今回のプログラムでは、研究室を飛び出して異分野の学生や自治体、企業と交流を持てたことにとても意義を感じました。まず、参加学生がそれぞれ異なる専門性を持っており、分野が違えば習慣や考え方も異なるので、バックグラウンドの違いにも注意を払いながら議論を進めました。テーマに対する捉え方も、学生はしがらみがないので自由に考えられる一方で、自治体の方々は地域住民や周辺自治体との関係を気にしていたり、企業の方々はビジネスとしての観点を持っていたりと三者三様の立場があることを知ることができ、社会課題の解決には表面に見えている以上に深い理解が必要なのだと感じました。
異分野交流の特性
本プログラム終了後には参加学生に対してアンケートが行われたので、その結果についても触れておきたいと思います。プログラムの満足度については回答者全員がポジティブな回答でした。記述式の回答を見ると、具体的な良かった点として異分野学生同士に加えて産官学と幅広く研究外の交流ができたことなどが挙がりました。また、「機会」という言葉もよく使われており、いずれもポジティブな文脈で用いられていました。感想の中には、「研究」という言葉が多く見られました。これは博士後期課程のプログラムならではの特徴ではないかと思います。それぞれの学生が今回のプログラムでの体験(異分野の学生や企業、自治体との交流)を自身の研究と何らかの形で関連付けていたのだと思います。これがすぐに実用性を持つものではなかったとしても、昨今話題になっているトランスファラブルスキル獲得への第一歩になるのではないでしょうか。
参加学生からでなければコメントしにくいであろうネガティブな感想についても触れておきたいと思います。まず、提案・発表に満足できなかったと取れる記述が複数ありました。一概にどのような提案が良いかを決めることは難しいですが、提案内容の質が安定しないのは異分野交流の特性によるものであると私は考えています。Fleming(2004)は、チームメンバーの専門領域が離れるほどイノベーションの質の平均値が低下する一方で、極めて稀に従来のアプローチによる最高のイノベーションを越えることがあると分析しています。彼はさらに、深い専門知識を持つ人を集めることでイノベーションの質を高めることができる可能性を示唆しています。
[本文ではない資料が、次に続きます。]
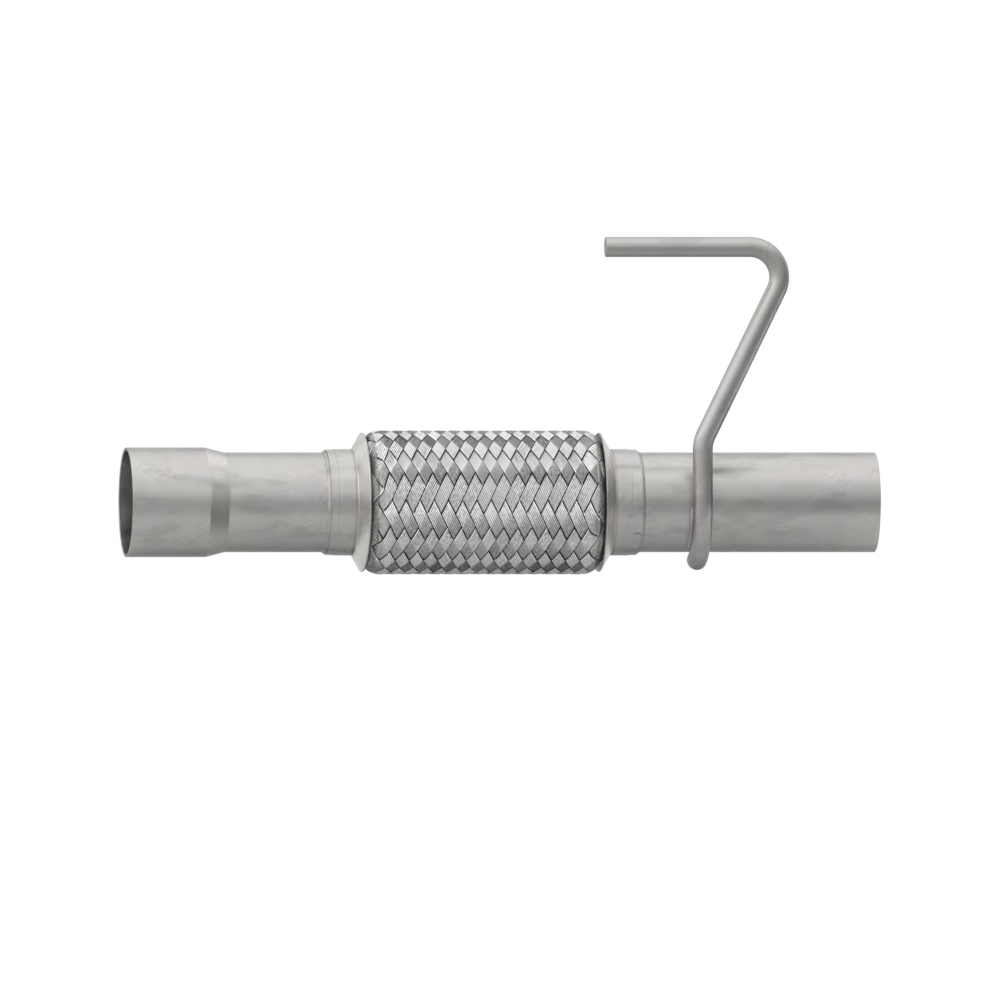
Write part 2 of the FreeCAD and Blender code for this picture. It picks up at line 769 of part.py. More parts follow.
def make_hanger_weld(label, side):
    """A fillet weld along one side of the hook, between rod and pipe."""
    body = new_body(label)
    sketch = new_sketch(body, f"{label}_section", "XZ_Plane")
    sign = "+" if side > 0 else "-"
    root = f"fitted.hanger_station {sign} sizes.hanger_weld_root"
    toe = f"fitted.hanger_station {sign} ({ROD_R} + sizes.hanger_weld_toe)"
    top = f"{PIPE_R} + sizes.hanger_weld_height"
    reach = (
        f"fitted.hanger_station {sign} sqrt({ROD_R} ^ 2"
        f" - ({ROD_R} - sizes.hanger_weld_height) ^ 2)"
    )
    draw_outline(sketch, [(root, PIPE_R), (root, top), (reach, top), (toe, PIPE_R)])
    bead = revolve(body, sketch, f"{label}_bead", "fitted.hanger_weld_angle")
    rod_section = new_sketch(body, f"{label}_rod_section", "XZ_Plane")
    draw_circle(rod_section, "fitted.hanger_station", ROD_CENTRE_R, ROD_R)
    doc.recompute()
    full = bead.Shape.Volume
    seat = body.newObject("PartDesign::Groove", f"{label}_seat")
    seat.Profile = rod_section
    seat.ReferenceAxis = (rod_section, ["H_Axis"])
    seat.setExpression("Angle", "fitted.hanger_weld_angle")
    rod_section.Visibility = False
    doc.recompute()
    if not seat.Shape.Volume < full:
        raise RuntimeError(f"{label}: the rod's seat cuts nothing")
    body.Tip = seat
    # the section stands on +Z; the hook starts at the front, on -Y
    body.setExpression("Placement.Rotation.Axis.x", "1")
    body.setExpression("Placement.Rotation.Axis.z", "0")
    body.setExpression("Placement.Rotation.Angle", "90 + sizes.hanger_weld_start")
    return body


# All the pieces

half_gap = size("cuff_clearance") / 2
ply = size("bellows_ply")
pieces = [
    make_inlet_pipe(),
    make_outlet_pipe(),
    make_end_cap("inlet_end_cap", -1),
    make_end_cap("outlet_end_cap", 1),
    make_pipe_weld("inlet_weld", -1),
    make_pipe_weld("outlet_weld", 1),
    make_bellows_ply("bellows_outer_ply", half_gap, half_gap + ply),
    make_bellows_ply("bellows_inner_ply", -half_gap - ply, -half_gap),
    make_inner_liner(),
    make_outer_braid(),
    make_hanger_rod(),
    make_hanger_weld("hanger_weld_inlet_side", -1),
    make_hanger_weld("hanger_weld_outlet_side", 1),
]
doc.recompute()

# Nothing is written unless every object is sound

for item in doc.Objects:
    if "Invalid" in item.State or "Error" in item.State:
        raise RuntimeError(f"{item.Label} failed: {item.State}")
for piece in pieces:
    shape = piece.Shape
    if shape.isNull() or not shape.isValid() or len(shape.Solids) != 1:
        raise RuntimeError(f"{piece.Label} is not one valid solid")

os.makedirs("parts", exist_ok=True)
for piece in pieces:
    piece.Shape.exportStep(f"parts/{piece.Label}.step")
    box = piece.Shape.BoundBox
    print(
        f"{piece.Label}: {piece.Shape.Volume:.1f} mm3, "
        f"x {box.XMin:.2f} to {box.XMax:.2f}, z {box.ZMin:.2f} to {box.ZMax:.2f}"
    )
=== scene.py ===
# %% [markdown]
# # An exhaust pipe with a woven flexible coupling
#
# The real part is bare stainless steel: two pipes, a braided coupling held between two
# flared caps, and a bent rod that hangs it under a vehicle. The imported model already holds
# the pipes, caps and rod at their real sizes, so this lesson keeps those solids and gives
# them a finish. It models afresh what a solid can't show: the woven strands, the thin
# tubes inside them, and the ripples of the weld beads.
#
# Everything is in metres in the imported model's frame: +X runs along the pipe from inlet to
# outlet, +Z is up, and the origin is the centre of the inlet face.

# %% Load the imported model
import math

import bpy
import numpy as np
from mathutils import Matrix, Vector, noise


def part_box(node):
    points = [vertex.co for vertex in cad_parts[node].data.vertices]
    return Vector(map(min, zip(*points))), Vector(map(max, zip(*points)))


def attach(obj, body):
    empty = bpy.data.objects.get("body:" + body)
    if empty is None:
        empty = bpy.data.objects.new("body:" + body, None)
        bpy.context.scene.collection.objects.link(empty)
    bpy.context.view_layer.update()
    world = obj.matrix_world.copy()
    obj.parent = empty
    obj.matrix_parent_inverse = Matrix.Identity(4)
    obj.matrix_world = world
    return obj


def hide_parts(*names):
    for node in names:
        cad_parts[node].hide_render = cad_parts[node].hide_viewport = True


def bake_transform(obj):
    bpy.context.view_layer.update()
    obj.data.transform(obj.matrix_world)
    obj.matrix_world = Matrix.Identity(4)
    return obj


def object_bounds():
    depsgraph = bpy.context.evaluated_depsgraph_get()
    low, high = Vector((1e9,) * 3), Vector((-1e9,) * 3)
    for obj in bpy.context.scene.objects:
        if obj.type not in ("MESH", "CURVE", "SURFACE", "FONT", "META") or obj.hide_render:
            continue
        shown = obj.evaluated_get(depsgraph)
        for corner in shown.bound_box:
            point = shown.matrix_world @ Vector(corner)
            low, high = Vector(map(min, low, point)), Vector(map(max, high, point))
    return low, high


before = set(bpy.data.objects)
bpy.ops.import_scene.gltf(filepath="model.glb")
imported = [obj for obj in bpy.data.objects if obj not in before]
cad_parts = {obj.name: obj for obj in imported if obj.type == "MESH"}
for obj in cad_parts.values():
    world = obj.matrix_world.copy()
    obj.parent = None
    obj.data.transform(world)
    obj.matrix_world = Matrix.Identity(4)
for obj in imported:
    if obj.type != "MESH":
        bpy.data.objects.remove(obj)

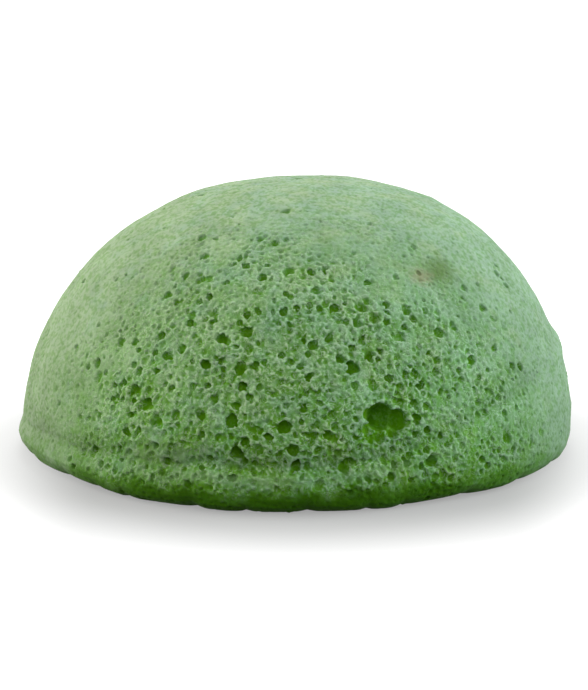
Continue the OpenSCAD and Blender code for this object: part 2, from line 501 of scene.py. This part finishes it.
class Bridge:
    """How far the hull stands off the solid's own skin, as it does over the hollow above the lip. Each patch
    of a table holds the distance that a quarter of the places there stay under, so pores don't count."""

    patch = np.array([math.radians(12), 0.75])  # turn, and height in millimetres
    count = np.array([30, 34])

    def __init__(self, corners, faces, solid, rng):
        places, _ = scatter(corners, faces, 12.0, rng)
        places = places[(places[:, 2] > 0.4) & (places[:, 2] < self.patch[1] * (self.count[1] - 1))]
        gap = np.clip(solid.at(places), 0, 0.6)
        across, up = self.place(places).T.round().astype(int)
        across %= self.count[0]
        order = np.lexsort((gap, up, across))
        self.table = np.zeros(self.count)
        found, first, share = np.unique(
            np.stack([across, up])[:, order], axis=1, return_index=True, return_counts=True)
        self.table[found[0], found[1]] = gap[order][first + share // 4]
        self.table = (self.table + (np.roll(self.table, 1, 0) + np.roll(self.table, -1, 0)) / 2) / 2

    def place(self, points):
        turn = np.arctan2(points[:, 1], points[:, 0]) + math.pi
        return np.stack([turn, points[:, 2]], 1) / self.patch

    def at(self, points):
        place = self.place(points)
        cell = np.floor(place).astype(int)
        total = np.zeros(len(points))
        for corner in np.ndindex(2, 2):
            weight = np.prod(np.where(corner, place - cell, 1 - place + cell), axis=1)
            i, j = (cell + corner).T
            total += weight * self.table[i % self.count[0], np.clip(j, 0, self.count[1] - 1)]
        return total


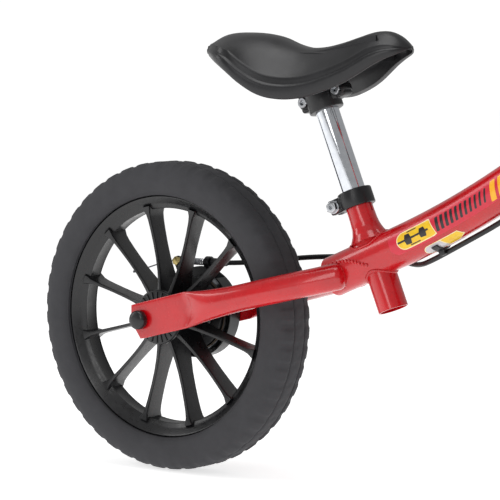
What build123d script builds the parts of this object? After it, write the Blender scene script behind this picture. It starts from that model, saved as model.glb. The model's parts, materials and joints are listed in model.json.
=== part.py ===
"""A 12-inch balance bike: steel frame, solid foam tyres on bladed wheels, rear band brake, moulded saddle.

Millimetres. +X forward, +Y to the rider's left, +Z up. The origin is on the ground, midway between the wheels.
"""
from math import cos, pi, radians, sin, tan
import os

from build123d import *

# ---- driving dimensions ----
wheelbase = 550.0
wheel_radius = 152.0
tyre_half_width = 26.0
lip_radius = 117.6          # where the tyre meets the rim lip
lip_half = 17.5
barrel_radius = 106.0       # inner face of the rim
blade_count = 12
blade_thick = 3.6
blade_first = 13.8          # angle of the first blade above the forward direction
hub_radius = 20.0
hub_half = 28.0
flange_radius = 27.0
axle_radius = 4.0
bearing_radius = 11.0
bearing_width = 7.0
running = 0.04              # radial clearance where one piece turns or slides on another
face_gap = 0.3              # end clearance beside a turning piece

rear_plate_in = 48.5        # inner face of each rear dropout plate
plate_thick = 5.0
front_plate_in = 44.0
front_plate_thick = 4.0
washer_thick = 1.5
washer_radius = 8.0
nut_flats = 13.0
nut_height = 5.0
cap_radius = 9.0
cap_height = 7.6            # from the washer's outer face to the top of the dome
cap_wall = 1.2

main_tube_radius = 19.05
main_tube_wall = 1.8
main_bend_radius = 860.0
stay_radius = 12.7
stay_wall = 1.6
stay_bend = 110.0
stay_flare = 16.0           # how far a stay takes to go from its plate to round
plate_height = 34.5
seat_post_radius = 11.1
seat_tube_radius = 12.7
stub_radius = 14.3
stub_wall = 1.5
seat_lean = 22.3            # seat tube, back from vertical
seat_tube_flare = 6.5       # how much wider the seat tube is at its weld
seat_tube_top = 66.0        # along the seat tube from the main tube's centreline
stub_bottom = -51.2
post_bottom = 3.0
post_top = 172.0
collar_height = 16.0
collar_thick = 3.6

head_angle = 68.0           # steering axis above the ground
fork_offset = 30.0          # axle ahead of the steering axis
head_radius = 17.0
head_wall = 2.0
head_bottom = 185.0         # distances along the steering axis, from beside the front axle
head_top = 262.0
cup_radius = 19.6
steerer_radius = 12.7
crown_bottom = 156.0
crown_top = 178.0
crown_radius = 17.0
leg_radius = 11.0
leg_side = 41.0
leg_wall = 2.0
leg_bend = 24.0
steerer_top = 280.0
race_height = 6.5
quill_bottom = 214.0
wedge_length = 18.0
stem_bolt_radius = 4.0
stem_top = 328.0
stem_body_bottom = 304.0
bar_radius = 11.1
bar_wall = 1.8
bar_reach = 28.0            # handlebar clamp ahead of the steering axis
bar_height = 315.0          # handlebar clamp along the steering axis
clamp_half = 18.0
clamp_radius = 16.0
bar_rise = 80.0
bar_lean = 14.5             # the risers, back from vertical
bar_half = 194.0
riser_foot = 37.0           # where the risers start and end, out from the middle
riser_head = 79.0
bar_bend = 26.0
grip_start = 106.0
grip_end = 197.0
grip_radius = 14.8
grip_flange = 17.6

drum_radius = 36.0
drum_wall = 3.0
drum_end = 43.0
band_start = 32.0
band_width = 8.8
lining_thick = 1.6
band_thick = 1.0
band_gap = 0.6
cover_radius = 45.0
cover_wall = 1.5
cover_plate = 2.5
cover_window = (66.0, 14.5, 22.0)   # the opening in the cover's rim that the cable line passes
drum_bore = 12.0
drum_plate = 2.5
spacer_radius = 6.5
stud_radius = 2.5           # what the brake arm turns on
brake_side = 45.0           # how far left the brake's cable line runs
cable_radius = 2.5
wire_radius = 0.8

# ---- places, from the dimensions above ----
rear_axle = Vector(-wheelbase / 2, 0, wheel_radius)
front_axle = Vector(wheelbase / 2, 0, wheel_radius)
steer_up = Vector(-cos(radians(head_angle)), 0, sin(radians(head_angle)))
steer_ahead = Vector(sin(radians(head_angle)), 0, cos(radians(head_angle)))
seat_up = Vector(-sin(radians(seat_lean)), 0, cos(radians(seat_lean)))
across = Vector(0, 1, 0)


def from_rear(x, y, z):
    """A point given from the rear axle."""
    return rear_axle + Vector(x, y, z)


def on_steer(along, ahead=0.0, side=0.0):
    """A point given along the steering axis."""
    return front_axle + steer_up * along + steer_ahead * (ahead - fork_offset) + across * side


main_rear = from_rear(189.5, 0, 48.2)
main_corner = from_rear(335.5, 0, 111.0)
seat_foot = from_rear(236.6, 0, 68.4)
main_front = on_steer(210.0)


def on_seat(along, ahead=0.0, side=0.0):
    """A point given along the seat tube, from where it crosses the main tube."""
    forward = Vector(cos(radians(seat_lean)), 0, sin(radians(seat_lean)))
    return seat_foot + seat_up * along + forward * ahead + across * side


bar_centre = on_steer(bar_height, bar_reach)
bar_up = Vector(-sin(radians(bar_lean)), 0, cos(radians(bar_lean)))
grip_line = bar_centre + bar_up * bar_rise


# ---- helpers ----
def rod(start, end, radius, bore=0.0):
    """A round bar or tube between two points."""
    line = end - start
    shape = Cylinder(radius, line.length, align=(Align.CENTER, Align.CENTER, Align.MIN))
    if bore:
        shape -= Cylinder(bore, line.length, align=(Align.CENTER, Align.CENTER, Align.MIN))
    return Plane(origin=start, z_dir=line) * shape


def hex_rod(start, end, flats, bore=0.0):
    """A hexagonal bar between two points."""
    line = end - start
    shape = extrude(RegularPolygon(flats / 2, 6, major_radius=False), line.length)
    if bore:
        shape -= Cylinder(bore, line.length, align=(Align.CENTER, Align.CENTER, Align.MIN))
    return Plane(origin=start, z_dir=line) * shape


def turned(centre, outline):
    """A ring about the line through centre along Y; outline points are (radius, y)."""
    face = make_face(Polyline(*outline, close=True))
    return Pos(*centre) * revolve(face, Axis.Y, 360)


def along_path(path, radius, bore=0.0):
    """A round tube that follows a path."""
    start = Plane(origin=path @ 0, z_dir=path % 0)
    shape = sweep(start * Circle(radius), path=path)
    if bore:
        shape -= sweep(start * Circle(bore), path=path)
    return shape


def both_sides(make):
    """The same piece on the right and on the left."""
    return Compound(children=[make(-1), make(1)])


def corner_radii(points):
    """Each corner of a cable turns in the largest arc that its two runs allow."""
    radii = []
    for before, here, after in zip(points, points[1:], points[2:]):
        turn = radians((here - before).get_angle(after - here))
        shorter = min((here - before).length, (after - here).length)
        radii.append(0.45 * shorter / tan(turn / 2))
    return radii


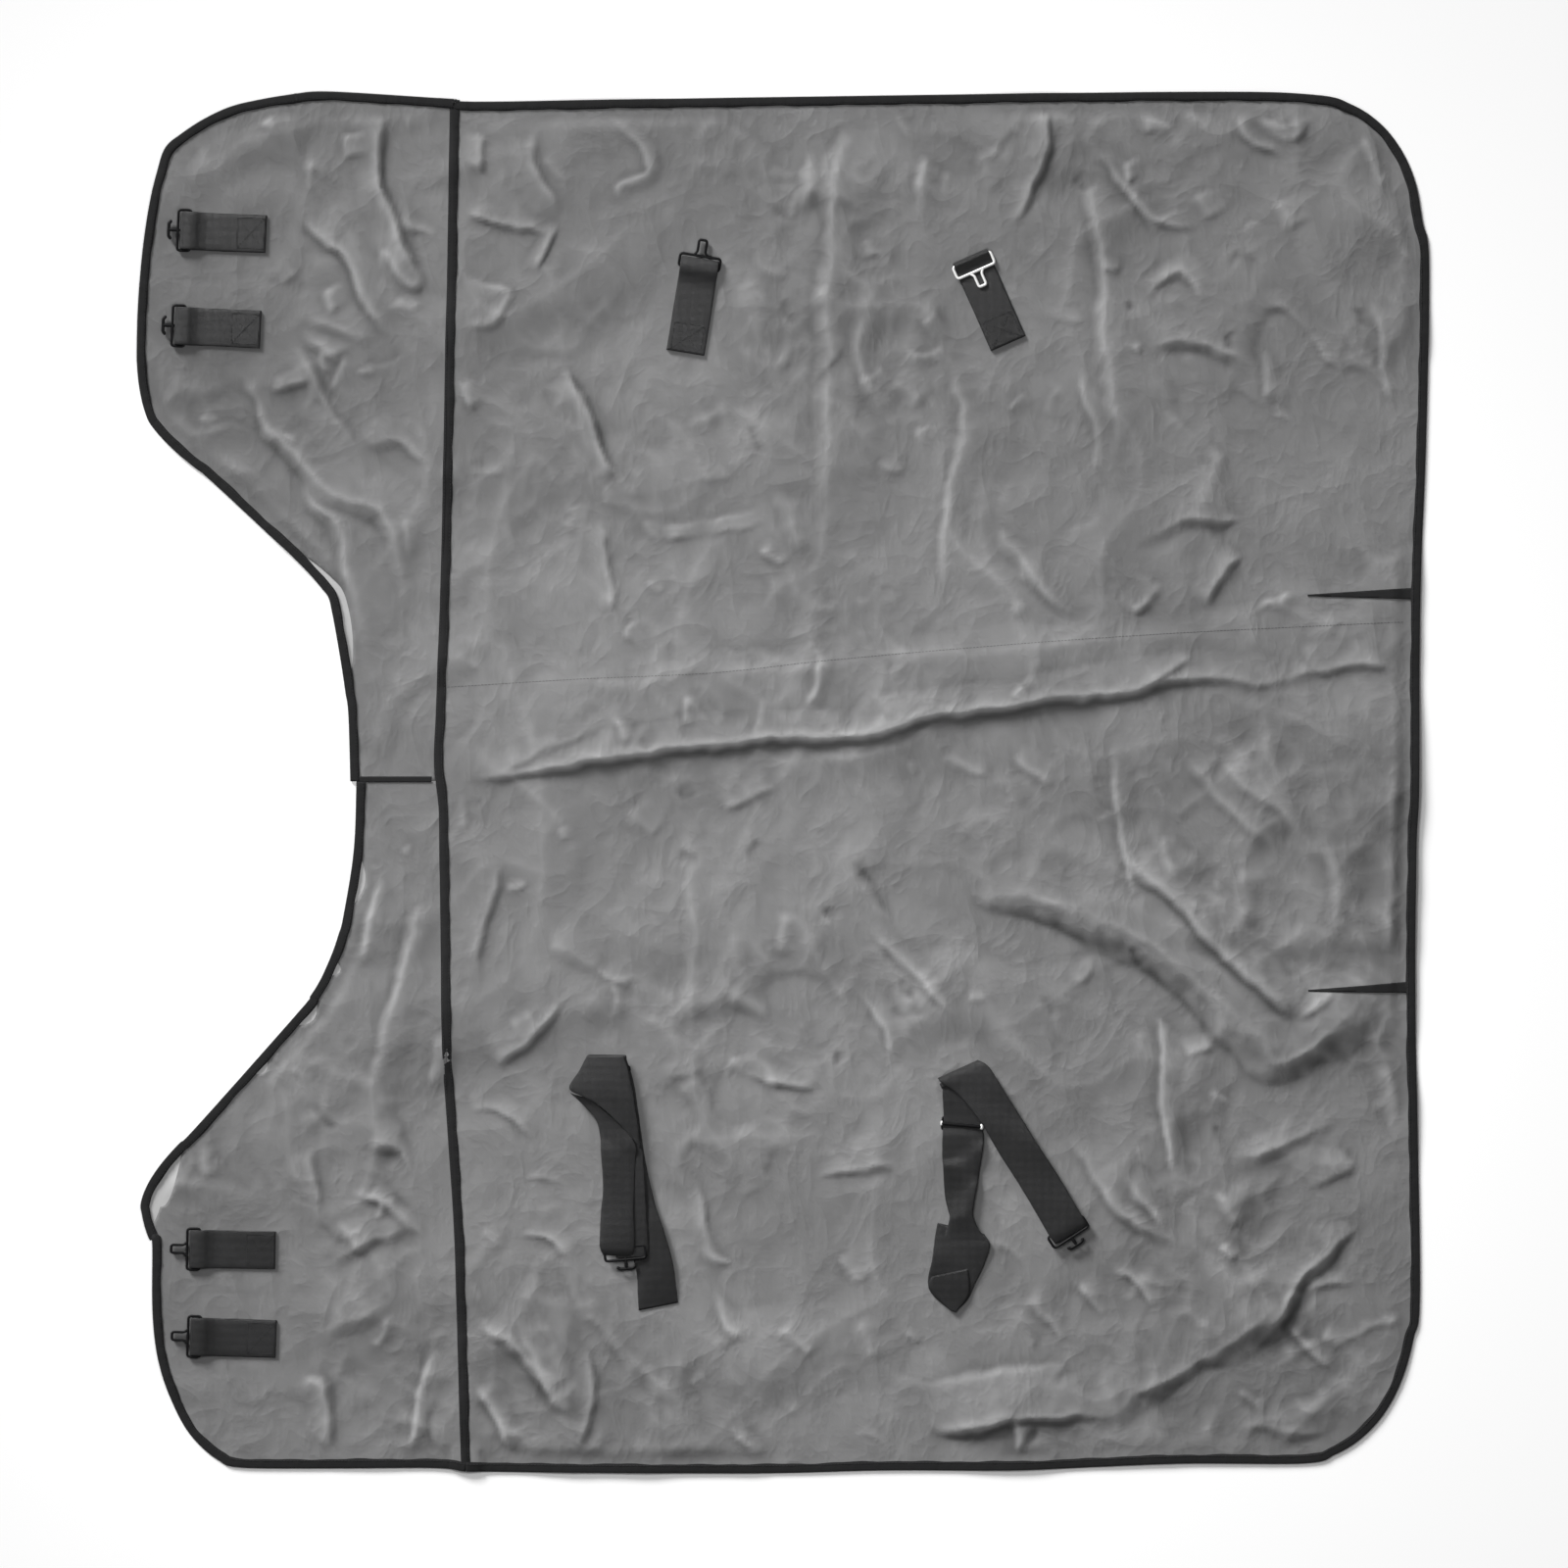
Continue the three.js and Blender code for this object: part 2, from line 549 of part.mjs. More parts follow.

このことから、私たちは学際性の高い場の特性をよく理解しつつ、日々自身の専門性を深めることで異分野融合の機会を有効に活用することができるようになると考えています。また、時間が足りないという意見も多く見られました。確かにもっと時間が欲しいと思う一方で、私たちは日々の研究も抱えており、時間を増やすことは簡単ではないかもしれません。今思えば、一つ一つのタスクからプログラム全体まで、時間管理、スケジュール管理をしなければならなかったと感じています。タイムマネジメント能力も博士課程学生の資質の一つだと思って限られた時間の中で一定の成果を出せるように努力したいと感じています。
産官学で刺激し合える関係へ
今回のDX教育プログラムでは、デジタル技術そのものよりもトランスフォーメーションを促すようなイノベーティブなアイデアの作り方の方に重点が置かれていたように感じています。今回のワークショップで活用した手法は汎用性が高く、研究も含めた様々な場に適用できるものだと思います。また、産官学連携を通じて色々な立場の方と顔を合わせて仕事ができて視野が広がりました。今後も多くの学生が参加して、企業や自治体と刺激し合える特色あるプログラムとして発展していくことを期待しています。
引用文献
Fleming, L. (2004). Perfecting cross-pollination. In Harvard Business Review (Vol. 82, Issue 9).